WRITTEN EXERCISE: Only the lines from the start of the material through the line containing "imported CAD frame." are to be extracted, exactly as they appear.

(Scripts that build objects)
>>>

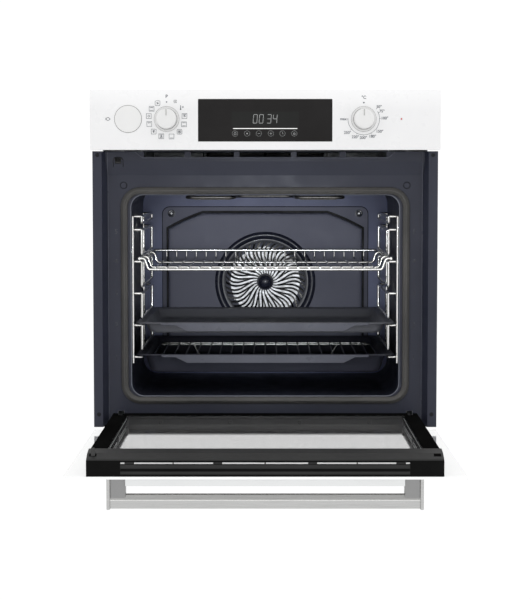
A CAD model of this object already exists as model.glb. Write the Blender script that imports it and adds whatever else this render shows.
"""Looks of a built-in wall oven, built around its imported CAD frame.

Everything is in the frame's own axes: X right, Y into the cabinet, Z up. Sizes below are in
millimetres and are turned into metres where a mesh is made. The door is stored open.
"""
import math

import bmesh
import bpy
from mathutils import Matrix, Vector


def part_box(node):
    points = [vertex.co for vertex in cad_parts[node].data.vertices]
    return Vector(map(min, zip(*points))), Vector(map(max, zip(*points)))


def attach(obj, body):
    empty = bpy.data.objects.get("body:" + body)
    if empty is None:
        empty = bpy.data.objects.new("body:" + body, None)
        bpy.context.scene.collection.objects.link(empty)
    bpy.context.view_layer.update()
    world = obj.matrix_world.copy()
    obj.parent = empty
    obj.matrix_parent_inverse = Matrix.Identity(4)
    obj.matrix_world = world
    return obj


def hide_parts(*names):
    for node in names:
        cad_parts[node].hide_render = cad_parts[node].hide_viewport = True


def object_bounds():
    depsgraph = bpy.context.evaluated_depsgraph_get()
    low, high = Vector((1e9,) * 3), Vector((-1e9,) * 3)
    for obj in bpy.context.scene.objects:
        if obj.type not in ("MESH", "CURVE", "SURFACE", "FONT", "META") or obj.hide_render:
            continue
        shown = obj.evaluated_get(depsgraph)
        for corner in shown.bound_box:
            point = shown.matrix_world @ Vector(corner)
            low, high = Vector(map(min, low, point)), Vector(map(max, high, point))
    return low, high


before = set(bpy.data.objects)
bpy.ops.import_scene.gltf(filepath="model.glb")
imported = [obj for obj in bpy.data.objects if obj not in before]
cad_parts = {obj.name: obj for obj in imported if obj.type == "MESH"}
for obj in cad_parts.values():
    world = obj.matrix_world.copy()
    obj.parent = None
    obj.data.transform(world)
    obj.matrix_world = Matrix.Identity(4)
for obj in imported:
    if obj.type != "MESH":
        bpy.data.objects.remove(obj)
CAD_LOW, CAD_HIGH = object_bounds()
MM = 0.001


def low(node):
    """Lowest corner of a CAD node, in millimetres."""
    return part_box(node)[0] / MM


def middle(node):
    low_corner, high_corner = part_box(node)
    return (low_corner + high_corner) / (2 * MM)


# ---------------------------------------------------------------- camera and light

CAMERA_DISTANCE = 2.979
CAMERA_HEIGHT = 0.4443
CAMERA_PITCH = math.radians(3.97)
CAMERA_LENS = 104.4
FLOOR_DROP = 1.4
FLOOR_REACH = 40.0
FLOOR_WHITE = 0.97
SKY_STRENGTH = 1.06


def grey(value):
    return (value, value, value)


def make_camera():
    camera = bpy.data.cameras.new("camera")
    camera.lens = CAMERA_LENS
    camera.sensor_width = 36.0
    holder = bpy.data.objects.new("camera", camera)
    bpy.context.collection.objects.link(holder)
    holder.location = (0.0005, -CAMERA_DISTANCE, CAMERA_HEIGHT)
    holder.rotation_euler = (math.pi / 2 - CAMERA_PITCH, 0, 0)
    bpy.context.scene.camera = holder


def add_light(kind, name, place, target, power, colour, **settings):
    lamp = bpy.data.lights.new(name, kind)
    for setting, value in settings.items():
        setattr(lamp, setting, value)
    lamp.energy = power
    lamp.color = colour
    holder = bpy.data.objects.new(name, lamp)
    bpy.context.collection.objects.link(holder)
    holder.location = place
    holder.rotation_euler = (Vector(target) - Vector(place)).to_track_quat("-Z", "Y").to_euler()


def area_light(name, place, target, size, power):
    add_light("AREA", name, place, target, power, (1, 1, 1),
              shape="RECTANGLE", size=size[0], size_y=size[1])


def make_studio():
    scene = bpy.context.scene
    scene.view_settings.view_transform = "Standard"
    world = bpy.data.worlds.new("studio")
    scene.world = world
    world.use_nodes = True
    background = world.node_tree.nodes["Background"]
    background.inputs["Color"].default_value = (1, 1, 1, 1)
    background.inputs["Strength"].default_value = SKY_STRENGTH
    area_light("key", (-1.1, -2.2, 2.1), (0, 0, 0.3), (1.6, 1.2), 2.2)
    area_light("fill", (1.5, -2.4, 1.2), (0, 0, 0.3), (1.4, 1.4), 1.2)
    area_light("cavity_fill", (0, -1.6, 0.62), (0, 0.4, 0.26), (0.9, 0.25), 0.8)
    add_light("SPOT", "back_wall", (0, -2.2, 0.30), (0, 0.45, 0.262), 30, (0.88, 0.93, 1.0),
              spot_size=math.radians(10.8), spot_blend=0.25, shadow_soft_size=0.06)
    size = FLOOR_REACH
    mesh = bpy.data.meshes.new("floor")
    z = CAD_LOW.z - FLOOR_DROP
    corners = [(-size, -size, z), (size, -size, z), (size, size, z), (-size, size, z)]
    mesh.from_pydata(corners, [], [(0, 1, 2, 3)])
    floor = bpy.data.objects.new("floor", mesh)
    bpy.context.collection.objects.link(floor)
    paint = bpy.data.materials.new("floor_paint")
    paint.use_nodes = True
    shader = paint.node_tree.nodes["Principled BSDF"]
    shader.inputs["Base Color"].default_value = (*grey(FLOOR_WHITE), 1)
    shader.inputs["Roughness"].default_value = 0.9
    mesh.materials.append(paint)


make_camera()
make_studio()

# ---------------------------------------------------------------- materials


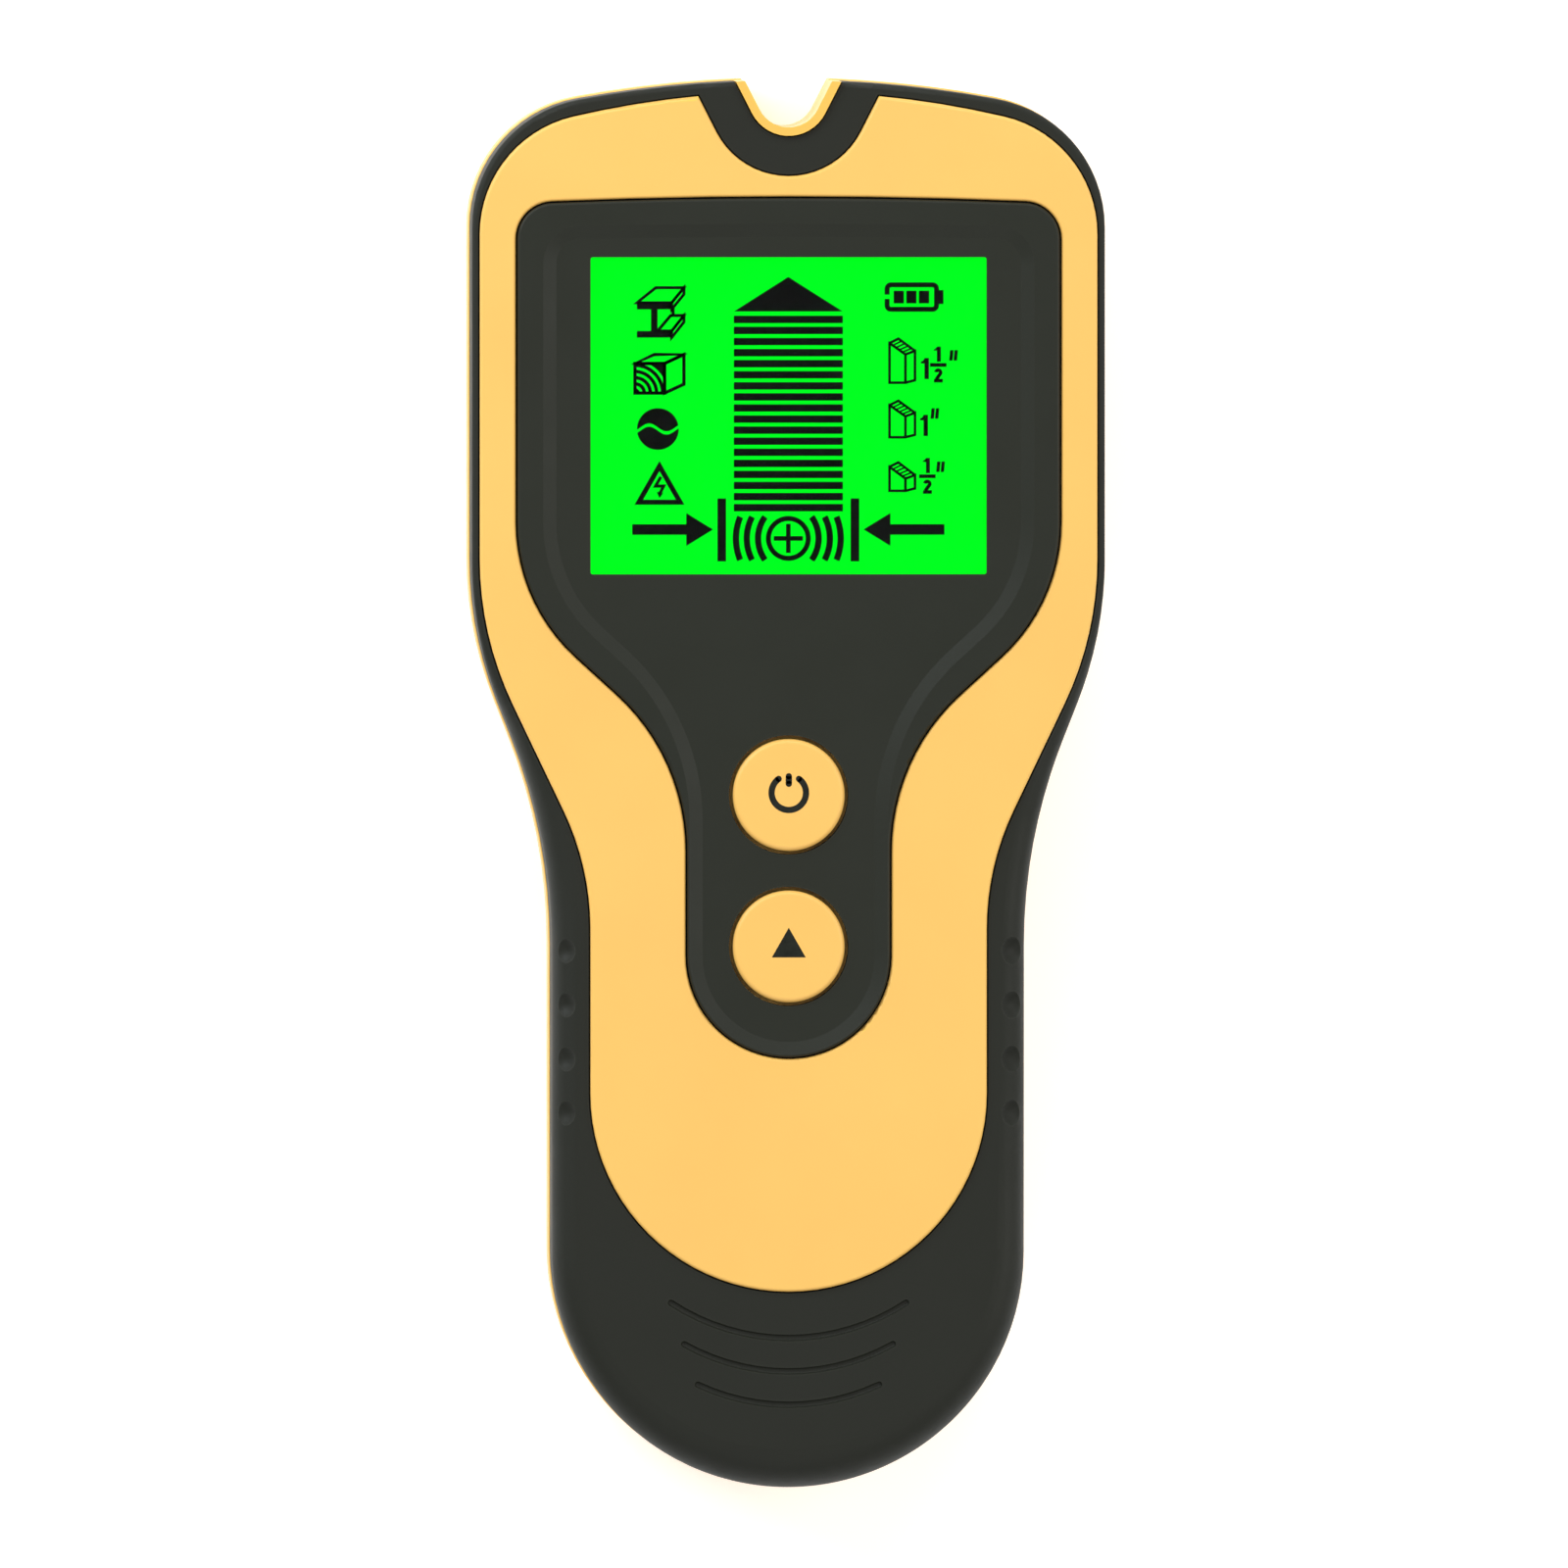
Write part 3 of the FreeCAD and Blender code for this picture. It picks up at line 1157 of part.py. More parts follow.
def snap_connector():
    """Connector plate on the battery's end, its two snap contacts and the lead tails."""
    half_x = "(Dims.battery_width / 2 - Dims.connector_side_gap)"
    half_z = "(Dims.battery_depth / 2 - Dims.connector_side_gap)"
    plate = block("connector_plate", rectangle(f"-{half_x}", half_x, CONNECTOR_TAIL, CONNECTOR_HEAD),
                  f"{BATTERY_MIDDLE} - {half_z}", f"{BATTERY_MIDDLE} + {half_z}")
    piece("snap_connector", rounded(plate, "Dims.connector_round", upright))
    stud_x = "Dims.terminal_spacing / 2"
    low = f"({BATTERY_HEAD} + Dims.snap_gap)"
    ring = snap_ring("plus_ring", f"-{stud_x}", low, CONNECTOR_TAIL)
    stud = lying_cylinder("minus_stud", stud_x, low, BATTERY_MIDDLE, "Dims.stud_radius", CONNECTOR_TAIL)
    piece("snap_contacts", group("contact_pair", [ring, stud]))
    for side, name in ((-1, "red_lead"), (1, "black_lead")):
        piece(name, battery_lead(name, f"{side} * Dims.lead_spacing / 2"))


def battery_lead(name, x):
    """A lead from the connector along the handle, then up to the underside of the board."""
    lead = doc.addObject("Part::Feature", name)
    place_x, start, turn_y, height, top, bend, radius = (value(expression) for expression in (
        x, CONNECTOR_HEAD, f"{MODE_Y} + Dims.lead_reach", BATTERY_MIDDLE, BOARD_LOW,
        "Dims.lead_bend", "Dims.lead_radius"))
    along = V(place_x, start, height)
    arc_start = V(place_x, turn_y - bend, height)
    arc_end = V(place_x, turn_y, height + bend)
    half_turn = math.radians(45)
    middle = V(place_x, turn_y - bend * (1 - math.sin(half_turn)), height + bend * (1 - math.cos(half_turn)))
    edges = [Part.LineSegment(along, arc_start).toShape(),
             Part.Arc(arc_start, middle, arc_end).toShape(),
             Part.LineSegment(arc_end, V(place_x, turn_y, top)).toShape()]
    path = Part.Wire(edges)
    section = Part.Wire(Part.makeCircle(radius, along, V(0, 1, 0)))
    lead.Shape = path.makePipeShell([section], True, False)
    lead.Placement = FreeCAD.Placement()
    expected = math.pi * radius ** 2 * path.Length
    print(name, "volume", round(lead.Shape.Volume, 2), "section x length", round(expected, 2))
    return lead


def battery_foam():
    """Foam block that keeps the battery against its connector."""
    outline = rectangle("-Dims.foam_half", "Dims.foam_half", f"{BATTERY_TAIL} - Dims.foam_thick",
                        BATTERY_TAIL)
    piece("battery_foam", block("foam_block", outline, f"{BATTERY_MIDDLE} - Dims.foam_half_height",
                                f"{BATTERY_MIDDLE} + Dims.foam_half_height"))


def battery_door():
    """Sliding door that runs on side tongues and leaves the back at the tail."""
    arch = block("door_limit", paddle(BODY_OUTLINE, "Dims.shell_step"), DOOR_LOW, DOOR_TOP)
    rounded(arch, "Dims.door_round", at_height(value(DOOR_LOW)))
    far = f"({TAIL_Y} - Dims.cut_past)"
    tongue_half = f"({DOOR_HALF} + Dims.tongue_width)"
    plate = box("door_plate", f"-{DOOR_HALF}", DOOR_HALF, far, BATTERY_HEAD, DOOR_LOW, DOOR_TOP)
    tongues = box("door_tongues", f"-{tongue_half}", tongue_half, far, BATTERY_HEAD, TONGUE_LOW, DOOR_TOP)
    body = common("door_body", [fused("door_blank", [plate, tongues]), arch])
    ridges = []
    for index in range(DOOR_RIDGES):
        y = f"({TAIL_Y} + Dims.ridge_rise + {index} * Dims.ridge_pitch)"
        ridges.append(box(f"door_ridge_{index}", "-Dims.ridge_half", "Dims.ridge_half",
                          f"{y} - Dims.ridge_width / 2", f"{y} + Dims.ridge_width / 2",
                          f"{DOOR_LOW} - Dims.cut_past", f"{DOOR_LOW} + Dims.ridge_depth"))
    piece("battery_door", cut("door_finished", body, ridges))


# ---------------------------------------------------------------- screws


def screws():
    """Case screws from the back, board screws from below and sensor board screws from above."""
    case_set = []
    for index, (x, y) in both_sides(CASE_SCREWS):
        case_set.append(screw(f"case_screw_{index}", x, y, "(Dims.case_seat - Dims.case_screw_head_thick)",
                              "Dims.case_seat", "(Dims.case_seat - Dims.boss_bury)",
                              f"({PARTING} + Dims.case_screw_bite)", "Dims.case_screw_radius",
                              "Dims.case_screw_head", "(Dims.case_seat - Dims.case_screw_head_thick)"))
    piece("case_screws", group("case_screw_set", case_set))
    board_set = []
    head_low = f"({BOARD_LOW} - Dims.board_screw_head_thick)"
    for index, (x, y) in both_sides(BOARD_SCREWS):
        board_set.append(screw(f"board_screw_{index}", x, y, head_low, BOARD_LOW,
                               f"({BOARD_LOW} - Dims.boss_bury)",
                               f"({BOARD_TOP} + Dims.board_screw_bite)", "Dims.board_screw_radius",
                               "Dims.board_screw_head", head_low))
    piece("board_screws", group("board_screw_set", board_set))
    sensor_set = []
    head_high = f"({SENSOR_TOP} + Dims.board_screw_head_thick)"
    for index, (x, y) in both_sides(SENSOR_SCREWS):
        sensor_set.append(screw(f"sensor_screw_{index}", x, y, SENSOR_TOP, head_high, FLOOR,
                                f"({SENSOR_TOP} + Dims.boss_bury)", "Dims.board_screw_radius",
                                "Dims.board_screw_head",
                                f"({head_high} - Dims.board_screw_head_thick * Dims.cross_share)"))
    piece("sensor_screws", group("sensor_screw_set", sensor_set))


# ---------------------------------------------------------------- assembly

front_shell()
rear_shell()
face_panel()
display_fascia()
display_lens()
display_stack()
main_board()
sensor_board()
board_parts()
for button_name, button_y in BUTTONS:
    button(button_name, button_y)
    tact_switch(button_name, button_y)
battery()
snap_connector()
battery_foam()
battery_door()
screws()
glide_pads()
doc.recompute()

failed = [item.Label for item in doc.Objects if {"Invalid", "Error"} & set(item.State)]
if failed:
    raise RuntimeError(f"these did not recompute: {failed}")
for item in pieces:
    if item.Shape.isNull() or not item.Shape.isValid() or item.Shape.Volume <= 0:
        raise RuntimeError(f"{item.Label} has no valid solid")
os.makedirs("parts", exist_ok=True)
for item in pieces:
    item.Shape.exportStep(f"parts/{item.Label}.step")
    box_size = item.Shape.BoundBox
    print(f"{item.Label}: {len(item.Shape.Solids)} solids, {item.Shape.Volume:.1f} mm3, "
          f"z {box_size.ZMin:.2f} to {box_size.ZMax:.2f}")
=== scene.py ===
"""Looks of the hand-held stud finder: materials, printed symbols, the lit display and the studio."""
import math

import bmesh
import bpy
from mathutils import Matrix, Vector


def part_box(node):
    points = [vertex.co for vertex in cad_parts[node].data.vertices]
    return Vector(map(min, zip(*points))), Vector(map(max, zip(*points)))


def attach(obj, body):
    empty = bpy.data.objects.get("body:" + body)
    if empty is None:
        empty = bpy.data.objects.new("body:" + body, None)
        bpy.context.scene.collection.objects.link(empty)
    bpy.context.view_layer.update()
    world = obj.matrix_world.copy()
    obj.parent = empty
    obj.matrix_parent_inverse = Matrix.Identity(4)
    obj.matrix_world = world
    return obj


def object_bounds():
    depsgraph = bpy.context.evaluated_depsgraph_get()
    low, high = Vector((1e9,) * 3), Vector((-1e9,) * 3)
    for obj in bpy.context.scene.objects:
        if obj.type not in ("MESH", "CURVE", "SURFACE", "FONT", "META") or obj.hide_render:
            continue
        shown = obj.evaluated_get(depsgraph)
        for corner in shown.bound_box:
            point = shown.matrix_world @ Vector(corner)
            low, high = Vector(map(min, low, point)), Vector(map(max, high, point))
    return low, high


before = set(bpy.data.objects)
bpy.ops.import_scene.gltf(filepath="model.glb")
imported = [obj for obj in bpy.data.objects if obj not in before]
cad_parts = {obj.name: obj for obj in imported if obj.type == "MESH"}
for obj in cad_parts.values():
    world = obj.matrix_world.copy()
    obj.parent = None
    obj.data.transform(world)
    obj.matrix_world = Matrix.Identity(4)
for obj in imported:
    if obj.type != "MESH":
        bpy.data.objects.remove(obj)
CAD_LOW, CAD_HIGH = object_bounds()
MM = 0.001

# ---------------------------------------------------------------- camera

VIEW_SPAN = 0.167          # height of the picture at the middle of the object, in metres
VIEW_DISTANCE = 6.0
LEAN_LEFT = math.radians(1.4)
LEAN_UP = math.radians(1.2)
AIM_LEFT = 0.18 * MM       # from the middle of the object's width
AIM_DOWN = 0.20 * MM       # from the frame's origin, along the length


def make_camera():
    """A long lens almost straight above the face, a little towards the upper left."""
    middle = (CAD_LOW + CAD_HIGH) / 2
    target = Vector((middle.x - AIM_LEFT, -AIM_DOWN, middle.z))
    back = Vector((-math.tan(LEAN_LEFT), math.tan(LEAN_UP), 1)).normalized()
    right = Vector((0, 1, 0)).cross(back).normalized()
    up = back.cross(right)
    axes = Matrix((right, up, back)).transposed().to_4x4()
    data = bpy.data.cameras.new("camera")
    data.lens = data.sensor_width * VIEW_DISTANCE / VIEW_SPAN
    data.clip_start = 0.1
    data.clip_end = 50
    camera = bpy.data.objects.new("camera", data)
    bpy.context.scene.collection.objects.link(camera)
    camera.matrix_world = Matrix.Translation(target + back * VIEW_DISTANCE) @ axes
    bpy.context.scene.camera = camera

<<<

SOLUTION TO THIS EXERCISE:
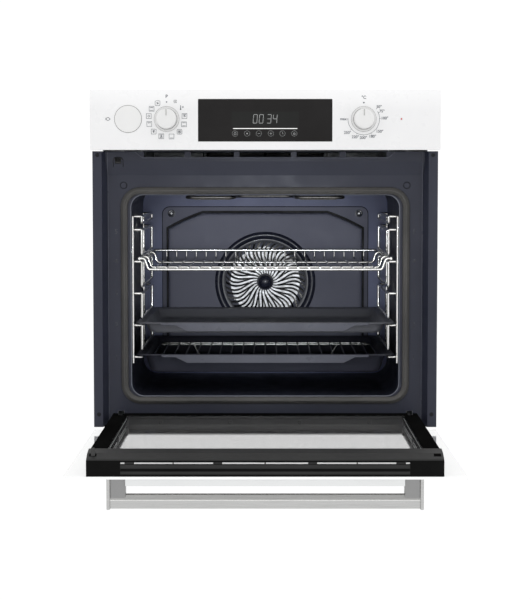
A CAD model of this object already exists as model.glb. Write the Blender script that imports it and adds whatever else this render shows.
"""Looks of a built-in wall oven, built around its imported CAD frame.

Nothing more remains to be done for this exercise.